Collins controls complex plots and subplots with seeming ease. He focuses on the question of fate as opposed to free will. Are our destinies predetermined or can they be altered? One of the main characters fights relentlessly against what he is convinced is his fate. At other times, he seems reconciled to it. The novel also introduces the first private detective that I know of in fiction, in the person of Mr. Bashwood - certainly no model for Sherlock Holmes, Sam Spade or Mike Hammer.
Wilkie Collins was a close friend of Charles Dickens, and they both serialized their popular fiction, called 'sensation novels' by many. The nineteenth-century Victorian serial novel allowed authors to make a single story last for years, like today's most popular soap operas. This type of fiction was much more topical, and targeted a wider audience than our soaps, however. The history of the serial gives an understanding of how important writers like Charles Dickens and Wilkie Collins were to serial publication and how important serial publication was to nineteenth-century readers. Other popular episode writers of the time were Alexander Dumas, Anthony Trollope, George Eliot, William M. Thackeray, etc.. Wilkie Collins, called master of the cliff-hanger is famously quoted for saying: "Make 'em cry, make 'em laugh, make 'em wait - exactly in that order."

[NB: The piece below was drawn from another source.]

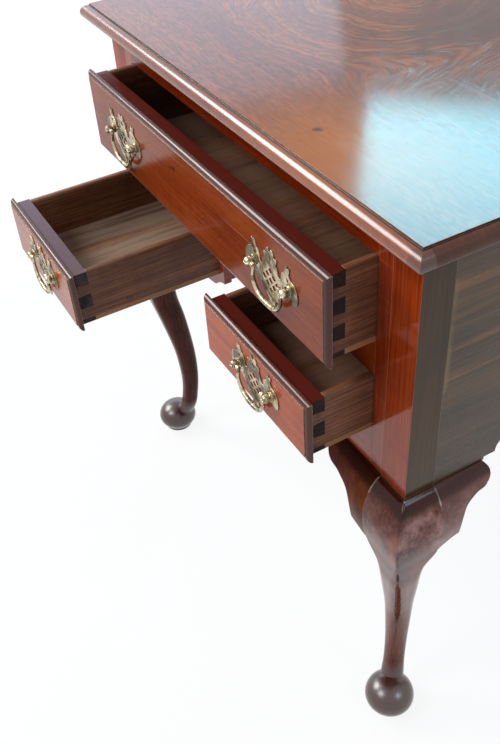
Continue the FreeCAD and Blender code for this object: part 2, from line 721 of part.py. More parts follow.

A recently discovered interview with Wilkie Collins reveals that "Armadale" was his own favorite among his works. I have read both "The Woman in White" and "The Moonstone" and found them to be exceptional, really great reads. "Armadale" may be the best of the three. I was absolutely riveted. Highly recommended! JANA
Better than The Moonstone Jun 18, 2003
This book by Collins was an unexpected masterpiece. It was better than The Moonstone. I recommend that everyone who is interested in Collins or Victorian sensational novels this is a good read.